Exercise goal: Tally the lines below that contain "this". The number is the whole answer.

Dataset section:
* Start *

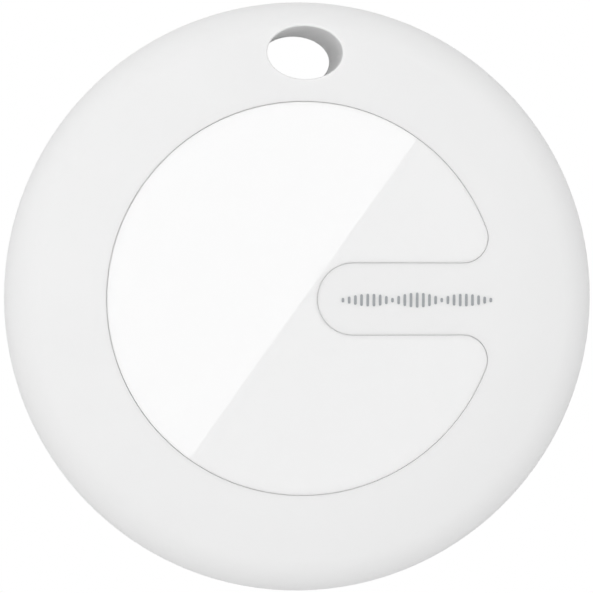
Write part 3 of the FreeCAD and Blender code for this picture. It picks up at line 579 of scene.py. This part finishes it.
# Squeeze is what a spring gives at full travel. Where a node holds springs of two heights, the shorter
# one has to give that much, and the taller one gives more.
springLook = {
    "sounderSprings": {
        "node": "sounder_contacts", "joint": "face_press", "finish": nickelBronze, "slot": "contact_bronze",
        "edge": 0.012 * mm, "squeeze": 0.17 * mm, "shortest": 1.19 * mm},
    "clickDome": {
        "node": "switch_dome", "joint": "switch_press", "finish": stainlessSheet, "slot": "switch_steel",
        "edge": 0.0, "squeeze": 0.185 * mm, "shortest": 0.3 * mm},
}


def makeSpring(name, look):
    # the part's own bent sheet, its stamped edges eased
    startPiece()
    spring = copyAt(nodes[look["node"]], Matrix.Identity(4))
    spring.select_set(True)
    bpy.context.view_layer.objects.active = spring
    bpy.ops.object.mode_set(mode="EDIT")
    bpy.ops.mesh.select_all(action="SELECT")
    bpy.ops.mesh.remove_doubles(threshold=mergeDistance)
    bpy.ops.object.mode_set(mode="OBJECT")
    if look["edge"]:
        bevel = spring.modifiers.new("easedEdges", "BEVEL")
        bevel.width = look["edge"]
        bevel.segments = easedSteps
        bpy.ops.object.modifier_apply(modifier=bevel.name)
    spring = joinPiece(name, [spring], look["finish"])
    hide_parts(look["node"])
    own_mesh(spring)


makeFoamRing(foamLook)
for springName, springValues in springLook.items():
    makeSpring(springName, springValues)
print("foam ring and springs made")


# Small details on the board

endLook = {
    "capLength": 0.24 * mm, "proud": 0.012 * mm, "rounding": 0.03 * mm,
    "toe": 0.16 * mm,           # how far the solder runs out over the board
    "toeHeight": 0.04 * mm,
}


def makeSolderedEnd(look, length, width, height):
    # a tinned end of a chip part, along +X from its inner edge, with the solder's slope at its foot
    startPiece()
    bpy.ops.mesh.primitive_cube_add(
        size=1, location=(length / 2, 0, height / 2), scale=(length, width, height))
    end = bpy.context.object
    bpy.ops.object.transform_apply(location=True, rotation=False, scale=True)
    bpy.ops.object.mode_set(mode="EDIT")
    bpy.ops.mesh.select_all(action="SELECT")
    bpy.ops.mesh.bevel(offset=look["rounding"], segments=easedSteps)
    pickFaces(end, lambda centre, normal: normal.x > facing)
    bpy.ops.mesh.extrude_region_move(TRANSFORM_OT_translate={"value": (look["toe"], 0, 0)})
    bpy.ops.transform.resize(value=(1, 1, look["toeHeight"] / height), center_override=(0, 0, 0))
    bpy.ops.mesh.select_all(action="SELECT")
    bpy.ops.mesh.normals_make_consistent(inside=False)
    bpy.ops.object.mode_set(mode="OBJECT")
    return end


def makeChipEnds(name, node, look):
    # both ends of every capacitor, resistor or inductor in a node
    bodies = bodiesOf(node)
    longSide, width, height = bodies[0][2:]
    proud = look["proud"]
    end = makeSolderedEnd(look, look["capLength"] + proud, width + 2 * proud, height + proud)
    copies = []
    for middle, turn, *sizes in bodies:
        for flip in (0, math.pi):
            spin = Matrix.Rotation(turn + flip, 4, "Z")
            inward = spin @ Matrix.Translation((longSide / 2 - look["capLength"], 0, 0))
            copies.append(copyAt(end, Matrix.Translation((middle.x, middle.y, boardTop)) @ inward))
    discard(end)
    joinPiece(name, copies, reflowedSolder)


padLook = {
    "rounding": 0.02 * mm, "toe": 0.14 * mm, "toeHeight": 0.03 * mm,
    "length": 0.12 * mm, "width": 0.26 * mm, "height": 0.14 * mm,
    "buried": 0.04 * mm,        # of a pad's length inside the chip's side
    "cornerRoom": 0.5 * mm,     # bare at each end of a side
    "pitch": 0.5 * mm,
}


def makePadsAround(name, node, look):
    # a row of soldered pads along each of the four sides of a square-set package
    low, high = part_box(node)
    middle = (low + high) / 2
    pad = makeSolderedEnd(look, look["length"], look["width"], look["height"])
    copies = []
    for quarter in range(4):
        across = (high - low).x if quarter % 2 else (high - low).y
        reach = ((high - low).y if quarter % 2 else (high - low).x) / 2
        count = max(int((across - 2 * look["cornerRoom"]) / look["pitch"]) + 1, 1)
        for index in range(count):
            slide = (index - (count - 1) / 2) * look["pitch"]
            spin = Matrix.Rotation(quarter * math.pi / 2, 4, "Z")
            local = spin @ Matrix.Translation((reach - look["buried"], slide, 0))
            copies.append(copyAt(pad, Matrix.Translation((middle.x, middle.y, boardTop)) @ local))
    discard(pad)
    joinPiece(name, copies, reflowedSolder)


testPadLook = {
    "radius": 0.45 * mm, "sides": 40, "thickness": 0.03 * mm, "rim": 0.06 * mm, "dip": 0.01 * mm,
    "ringShare": 0.88,          # of the board's radius
    "startDeg": 196.0, "stepDeg": 9.0, "count": 5,
}


def makeTestPads(look):
    # gold test pads in an arc near the edge of the board, on the side that faces the battery
    low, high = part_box("circuit_board")
    ring = (high.x - low.x) / 2 * look["ringShare"]
    startPiece()
    bpy.ops.mesh.primitive_cylinder_add(
        vertices=look["sides"], radius=look["radius"], depth=look["thickness"])
    pad = bpy.context.object
    bpy.ops.object.mode_set(mode="EDIT")
    pickFaces(pad, lambda centre, normal: normal.z < -facing)
    bpy.ops.mesh.inset(thickness=look["rim"])
    bpy.ops.mesh.inset(thickness=look["rim"])
    bpy.ops.transform.translate(value=(0, 0, look["dip"]))
    bpy.ops.object.mode_set(mode="OBJECT")
    copies = []
    for index in range(look["count"]):
        turn = math.radians(look["startDeg"] + index * look["stepDeg"])
        place = (ring * math.cos(turn), ring * math.sin(turn), boardBottom - look["thickness"] / 2)
        copies.append(copyAt(pad, Matrix.Translation(place)))
    discard(pad)
    joinPiece("testPads", copies, platedGold)


makeChipEnds("capacitorEnds", "capacitors", endLook)
makeChipEnds("resistorEnds", "resistors", endLook)
makeChipEnds("inductorEnds", "inductors", endLook)
makePadsAround("bluetoothChipPads", "bluetooth_chip", padLook)
makePadsAround("motionSensorPads", "motion_sensor", padLook)
makeTestPads(testPadLook)
print("board details made")


# Table, lamps and camera

stageLook = {
    "tableSize": 6.0, "tableGrey": "#DCDCDC", "tableShade": "#D4D4D4", "mottleMm": 40,
    "tableGlow": 0.08, "skyLevel": 0.675,
    "bounces": 16,              # light has to bounce many times to get out of a gap between white parts
}
pureWhite = linear("#FFFFFF")


def makeTable(look):
    # white to the camera as a light table is, and plain pale laminate to everything that it lights
    material, tree, place = newMaterial("paleTable")
    mottle = addNode(tree, "ShaderNodeTexNoise", {
        "Vector": place, "Scale": size(look["mottleMm"])}).outputs["Fac"]
    colours = {"colour": look["tableGrey"], "shade": look["tableShade"]}
    laminate = addNode(tree, "ShaderNodeBsdfDiffuse", {"Color": tintBy(tree, mottle, colours)})
    glow = addNode(tree, "ShaderNodeEmission", {"Color": pureWhite, "Strength": look["tableGlow"]})
    lit = addNode(tree, "ShaderNodeAddShader", {0: laminate.outputs["BSDF"], 1: glow.outputs["Emission"]})
    white = addNode(tree, "ShaderNodeEmission", {"Color": pureWhite, "Strength": 1.0})
    seen = addNode(tree, "ShaderNodeLightPath").outputs["Is Camera Ray"]
    both = addNode(tree, "ShaderNodeMixShader", {
        0: seen, 1: lit.outputs["Shader"], 2: white.outputs["Emission"]})
    addNode(tree, "ShaderNodeOutputMaterial", {"Surface": both.outputs["Shader"]})
    bpy.ops.mesh.primitive_plane_add(size=look["tableSize"], location=(0, 0, 0))
    table = bpy.context.object
    table.name = "table"
    table.data.materials.append(material)


def makeSky(look):
    # an even pale room, white where it is looked at
    world = bpy.data.worlds.new("paleRoom")
    bpy.context.scene.world = world
    world.use_nodes = True
    tree = world.node_tree
    tree.nodes.clear()
    room = addNode(tree, "ShaderNodeBackground", {"Color": pureWhite, "Strength": look["skyLevel"]})
    white = addNode(tree, "ShaderNodeBackground", {"Color": pureWhite, "Strength": 1.0})
    seen = addNode(tree, "ShaderNodeLightPath").outputs["Is Camera Ray"]
    both = addNode(tree, "ShaderNodeMixShader", {
        0: seen, 1: room.outputs["Background"], 2: white.outputs["Background"]})
    addNode(tree, "ShaderNodeOutputWorld", {"Surface": both.outputs["Shader"]})


cameraLook = {
    "aimMm": (-0.125, 0.033, 4.0),
    "distanceMm": 137.0,
    "leanDeg": 1.82,        # the camera stands this much towards the keyring hole
    "leftDeg": 5.62,        # and this much towards the side away from the tongue's root
    "lensMm": 127.43,
    "sensorMm": 36.0,
}


def makeCamera(look):
    turn = Matrix.Rotation(math.radians(-look["leanDeg"]), 4, "X")
    turn = turn @ Matrix.Rotation(math.radians(-look["leftDeg"]), 4, "Y")
    aim = Vector(look["aimMm"]) * mm
    data = bpy.data.cameras.new("camera")
    data.lens = look["lensMm"]
    data.sensor_width = look["sensorMm"]
    data.clip_start = mm
    camera = bpy.data.objects.new("camera", data)
    bpy.context.scene.collection.objects.link(camera)
    camera.matrix_world = Matrix.Translation(aim + turn @ Vector((0, 0, look["distanceMm"] * mm))) @ turn
    bpy.context.scene.camera = camera
    return camera


def areaLamp(name, sizeX, sizeY, radiance, placing):
    # a flat softbox that shines along its own -Z; its power follows from how bright its face is
    data = bpy.data.lights.new(name, "AREA")
    data.shape = "RECTANGLE"
    data.size = sizeX
    data.size_y = sizeY
    data.energy = math.pi * sizeX * sizeY * radiance
    lamp = bpy.data.objects.new(name, data)
    bpy.context.scene.collection.objects.link(lamp)
    lamp.matrix_world = placing
    lamp.visible_camera = False
    return lamp


lampLook = {
    "boxHeight": 0.30, "boxLength": 0.30, "boxDepth": 0.16, "boxRadiance": 1.72, "edgeDeg": 54.6,
    "edgeAsideMm": -0.09,       # of the face's middle, where the mirrored edge crosses it
    "ceilingHeight": 0.70, "ceilingSize": 0.80, "ceilingRadiance": 0.1,
    "sideSize": 0.80, "sideRadiance": 0.5, "sideDistance": 1.0,
    "sideRiseDeg": 28.0,        # above the table
    "sideTurnDeg": 150.0,       # round from +X
}


def makeLamps(camera, look):
    # The box's straight edge is mirrored in the panel as a line close to the middle of the face.
    eye = camera.matrix_world.translation
    mirrored = Vector((eye.x, eye.y, 2 * faceHeight - eye.z))
    middle = Vector((look["edgeAsideMm"] * mm, 0, faceHeight))
    reach = (look["boxHeight"] - mirrored.z) / (faceHeight - mirrored.z)
    onEdge = mirrored + (middle - mirrored) * reach
    turn = math.radians(look["edgeDeg"])
    inward = Vector((-math.sin(turn), math.cos(turn), 0))
    areaLamp("edgeBox", look["boxLength"], look["boxDepth"], look["boxRadiance"],
             Matrix.Translation(onEdge + inward * look["boxDepth"] / 2) @ Matrix.Rotation(turn, 4, "Z"))
    areaLamp("ceilingBox", look["ceilingSize"], look["ceilingSize"], look["ceilingRadiance"],
             Matrix.Translation((0, 0, look["ceilingHeight"])))
    # The side box lights the edge that faces it, and the far wall of the keyring hole.
    away = Matrix.Rotation(math.radians(look["sideTurnDeg"]), 4, "Z")
    away = away @ Matrix.Rotation(math.radians(90 - look["sideRiseDeg"]), 4, "Y")
    areaLamp("sideBox", look["sideSize"], look["sideSize"], look["sideRadiance"],
             away @ Matrix.Translation((0, 0, look["sideDistance"])))


makeTable(stageLook)
makeSky(stageLook)
makeLamps(makeCamera(cameraLook), lampLook)
bpy.context.scene.cycles.max_bounces = stageLook["bounces"]
bpy.context.scene.cycles.diffuse_bounces = stageLook["bounces"]
bpy.context.scene.view_settings.view_transform = "Standard"
bpy.context.scene.view_settings.look = "None"
print("table, lamps and camera set")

* End *

Task output: 3